Now, Republicans believe they have a new round of ammunition. Party chairman Reince Priebus called Clinton's remarks on 9/11 a "new low" and a "bizarre attempt to deflect attention from her ties to her wealthy donors."

The answer was not as bite-sized or as easily weaponized as the "1960s" comment. But it made for uncomfortable headlines and evoked two of the weaknesses that Republicans like to cite to pit Democrats against their front-runner. Foreign policy was as much of a sticking point as financial donations. Thirteen years earlier, she had voted for the authority to invade Iraq from "the perspective of a senator from New York who has seen all too closely the consequences of (2001's) terrible attacks on our nation."

Clinton did not revisit her Wall Street remarks in an address to central Iowa Democrats on Sunday, where she was accompanied by former president Bill Clinton. And although former Maryland governor Martin O'Malley lamented her tendency to commit gaffes - "does she have to keep giving them so much ammunition?" - Democrats in Iowa who watched the Saturday debate said they were unfazed by the 9/11 flap.

"I wasn't bothered by it.
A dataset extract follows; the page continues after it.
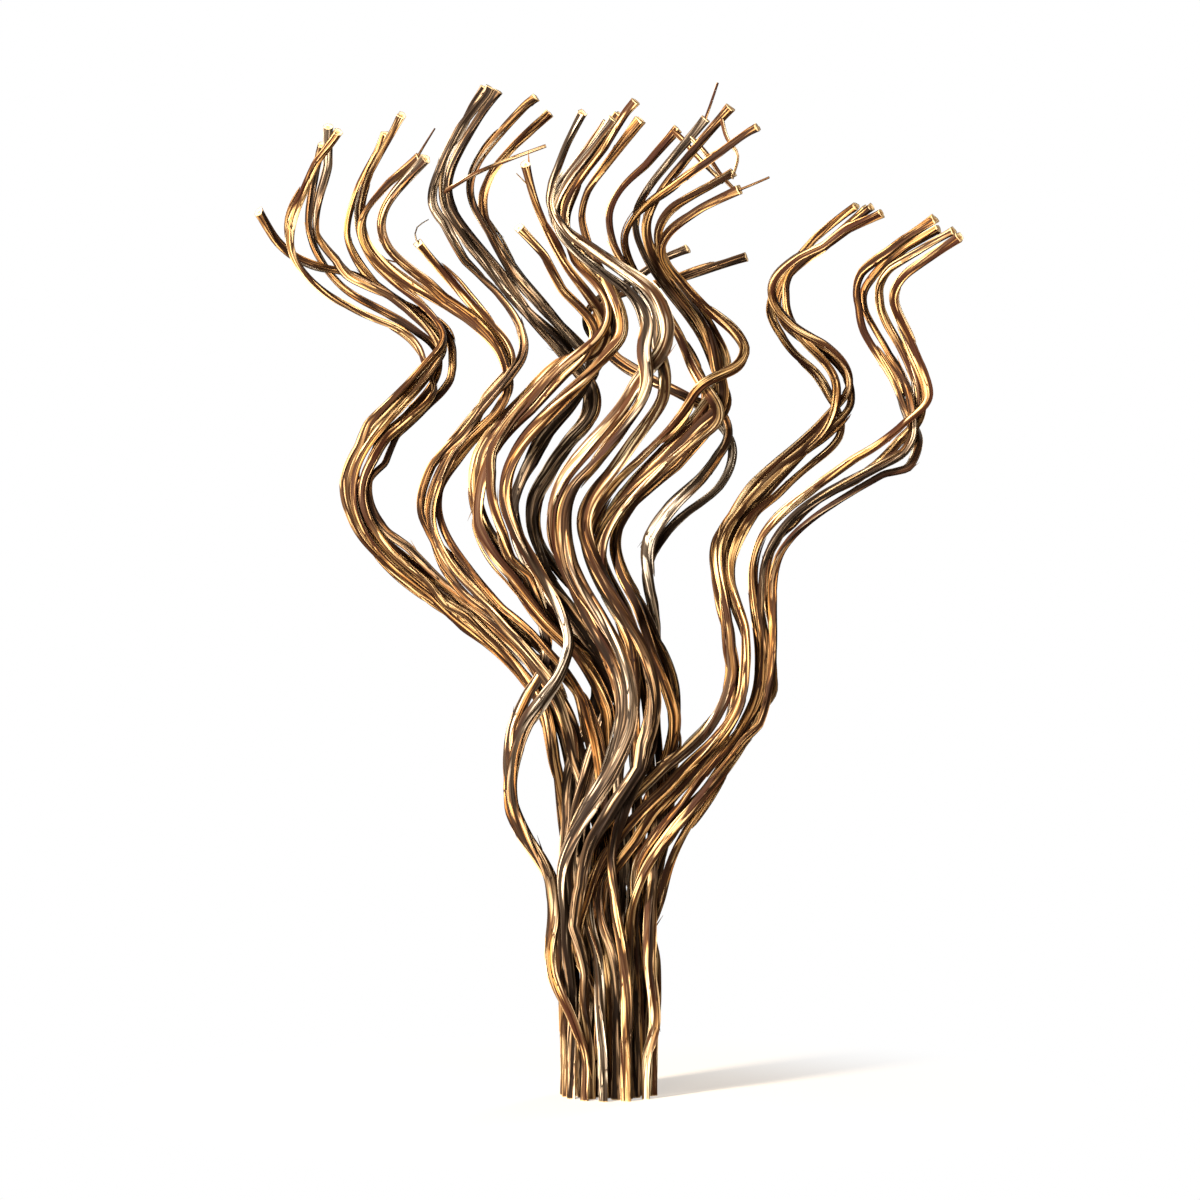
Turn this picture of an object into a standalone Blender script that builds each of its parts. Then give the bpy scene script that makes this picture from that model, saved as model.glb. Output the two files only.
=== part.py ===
"""Curly coconut sticks: a bunch of curled, fluted plant stems that stands on its sawn ends.

Every stem is one solid. Stems that curl together form a lock, which has one route of bends, and each
stem of the lock keeps its own lane beside that route, then curls to its own tip. The feet are packed in
rings, and the stems are then pressed apart until they only touch.

Lengths in the tables are millimetres: side runs to the right, height up and back away from the front.
"""

import math
from dataclasses import dataclass

import bmesh
import bpy
import numpy as np
from mathutils import Vector

MM = 0.001

# Sizes of a stem
FOOT_RADIUS = (3.5, 3.5, 3.6, 4.1)  # by ring of the bundle
TRUNK_RADIUS = 3.9
CROWN_RADIUS = 3.1
TIP_RADIUS = 3.0
TIP_SWELL = 0.35
TRUNK_TOP = 160.0
CROWN_START = 330.0
CROWN_END = 430.0
TIPS_START = 510.0
FOOT_BLEND = 60.0  # height over which a foot takes half of its trunk's swell
TIP_CUT_SLOPE = 0.35

# Bundle of feet: ring radius, and the angles from the front, positive to the right
RING_RADIUS = (0.0, 8.9, 17.6, 26.2)
LEAST_FOOT = 25.0
STRAIGHT_FOOT = 75.0

# Flutes of a stem: ridges and valleys by turns round it, turning slowly along it
SIDES = 7
RINGS = 32  # rings of corners along a stem
VALLEY_DEPTH = 0.17
VALLEY_SWAY = 0.05
FLATNESS = 0.95
SWAY_LENGTH = 45.0
FLUTE_PITCH = 520.0  # length of one full turn of the flutes
BEND_SHARE = 60.0  # length of straight stem that counts as much as one radian of bend

# Pressing the stems apart
CLEARANCE = 0.3
PRESS_ROUNDS = 900
SMOOTH_ROUNDS = 640
PULL_BACK = 0.02  # share of its shift that a stem gives back in each smoothing round
PAIR_ROUNDS = 20  # rounds between two searches for near pairs
LONGEST_MOVE = 2.0
REACH = 16.0
SEED = 11

# Side shoots
SHOOT_SIDES = 5
SHOOT_TAPER = 0.45


@dataclass(frozen=True)
class Lock:
    """Stems that curl together: the bends of their route, how far back they lie and how they twist."""

    bends: tuple  # (side, height) of each bend, from the waist up
    back: tuple  # how far back the route lies at its first and last bend
    swing: float  # how far it waves back and forth as it climbs
    phase: float  # where that wave starts, in degrees
    turn: float  # how far the lanes turn round the route on the way up, in degrees
    joins: int  # first bend that the stems follow, after their straight feet
    trunk: float = TRUNK_RADIUS
    crown: float = CROWN_RADIUS


@dataclass(frozen=True)
class Stem:
    """One stem: its lock and lane, its foot in the bundle, its curl, its tip and its tone."""

    lock: str
    lane: tuple  # (side, back) beside the route, in stem widths
    foot: tuple  # (ring, angle from the front in degrees)
    curl: tuple  # (side, height) of each bend above the lock's route, the last one being the tip
    tip_back: float
    tone: str
    low: tuple = ()  # (side, back, height) of bends below the waist, on a stem that leans out there


@dataclass(frozen=True)
class Shoot:
    """A thin side shoot that grew on a stem: its points as (side, height, back) from where it leaves."""

    stem: str
    below_tip: float
    points: tuple
    radius: float


WAVE_RISE = 210.0  # height of one full wave back and forth
SWING_FULL = 400.0  # height at which that wave has its full swing
TIP_DRIFT = 1.3  # how late a stem leaves its lock's depth for that of its tip
GATHERED = (110.0, 240.0)  # heights between which the lanes spread out from the waist
GATHERED_LANE = 0.45  # share of its full distance that a lane keeps at the waist

LOCKS = {
    "far_left": Lock(
        ((-17, 112), (-22, 144), (-26, 174), (-26, 207), (-35, 233), (-56, 260), (-86, 284),
         (-119, 311), (-142, 334), (-150, 355), (-144, 379), (-125, 403), (-107, 424)),
        (14, 34), 22, 30, 150, 3),
    "left": Lock(
        ((-15, 112), (-19, 145), (-17, 181), (-14, 211), (-21, 234), (-38, 258), (-58, 280),
         (-82, 302), (-100, 326), (-106, 349), (-96, 373), (-77, 396), (-62, 415)),
        (6, -22), 20, 200, 130, 3),
    "dark": Lock(
        ((-19, 113), (-19, 145), (-16, 176), (-8, 204), (2, 229), (2, 250), (-9, 274),
         (-29, 298), (-45, 321), (-51, 342), (-44, 367), (-29, 391), (-14, 411)),
        (-14, 40), 12, 60, 100, 1, trunk=4.3, crown=4.3),
    "inner_left": Lock(
        ((-9, 113), (-9, 146), (-4, 181), (2, 211), (-2, 238), (-17, 264), (-38, 289),
         (-58, 316), (-71, 341), (-73, 364), (-64, 387), (-43, 409), (-23, 428)),
        (0, -34), 9, 90, 80, 3, crown=4.3),
    "front_left": Lock(
        ((-25, 117), (-35, 140), (-49, 162), (-57, 189), (-51, 222), (-37, 248), (-30, 271),
         (-37, 295), (-52, 319), (-63, 342), (-66, 366), (-57, 387), (-37, 410), (-17, 429)),
        (-9, -46), 6, 0, 60, 0, trunk=4.7, crown=4.7),
    "front": Lock(
        ((-20, 108), (-23, 130), (-18, 151), (-4, 177), (9, 202), (16, 229), (12, 255),
         (-3, 284), (-16, 307), (-24, 330), (-23, 354), (-7, 375), (12, 398), (25, 421)),
        (-26, -62), 6, 0, 60, 0, trunk=5.0, crown=4.9),
    "right_centre": Lock(
        ((13, 112), (17, 145), (22, 181), (24, 216), (21, 252), (10, 287), (-2, 311),
         (-4, 332), (8, 352), (27, 373), (48, 394), (63, 412)),
        (6, 4), 16, 240, 140, 3, crown=3.6),
    "grey_arch": Lock(
        ((2, 115), (1, 144), (10, 173), (22, 198), (28, 224), (27, 252), (24, 286), (20, 317),
         (24, 336), (43, 355), (62, 373), (72, 389), (63, 405), (43, 417)),
        (-24, 46), 5, 0, 0, 0, trunk=4.9, crown=4.1),
    "back": Lock(
        ((20, 111), (27, 143), (35, 179), (40, 215), (35, 251), (28, 285), (23, 309),
         (30, 329), (50, 346), (70, 365), (75, 384), (62, 402), (43, 417)),
        (22, 66), 20, 0, 90, 2, crown=3.6),
    "inner_right": Lock(
        ((-10, 115), (-3, 144), (18, 171), (45, 196), (67, 221), (76, 245), (75, 272),
         (69, 296), (67, 320), (76, 340), (94, 360), (115, 379), (134, 397)),
        (-22, 30), 18, 180, 120, 0, trunk=4.2, crown=3.2),
    "outer_right": Lock(
        ((18, 114), (27, 143), (48, 176), (71, 205), (89, 234), (93, 261), (91, 291),
         (91, 317), (104, 339), (130, 358), (158, 374), (176, 390)),
        (-6, -26), 20, 20, 120, 0, crown=3.2),
}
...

I didn't see it as a gaffe," said Sue Seedorff-Keninger, 62, who hasn't decided which candidate she will caucus with. "I saw it as an explanation for why she received money from them."

Clinton's campaign communications director, Jennifer Palmieri, dismissed the comment and fallout from it as remote to voters.

"I don't think this is something that caucus-goers in Iowa or voters are going to care about," Palmieri told reporters. "I think what they are really going to care about is that she's focused on raising incomes for the middle class" and other pocketbook issues.

After the debate, the Sanders team appeared to make a conscious decision to lay off Clinton on the 9/11 remark. One of his advisers, Tad Devine, told reporters that he would leave it to others to assess the comments.

"Then-Sen. Clinton did a great job representing her state at a time of terrible tragedy in New York on 9/11, and we're not joining in the characterization of her comments," Devine said, instead seeking to focus on the "big substantive differences" between the two on how they would regulate Wall Street.

That's where author and liberal firebrand Cornel West took the conversation. Filling in for Sanders at the same event where Clinton and O'Malley appeared Sunday, West landed a sharp dig at "my dear sister Hillary Clinton."

"I took Wall Street money but it didn't affect me?" he said, paraphrasing Clinton's remarks at the debate.

"I say, I was born at night but not last night."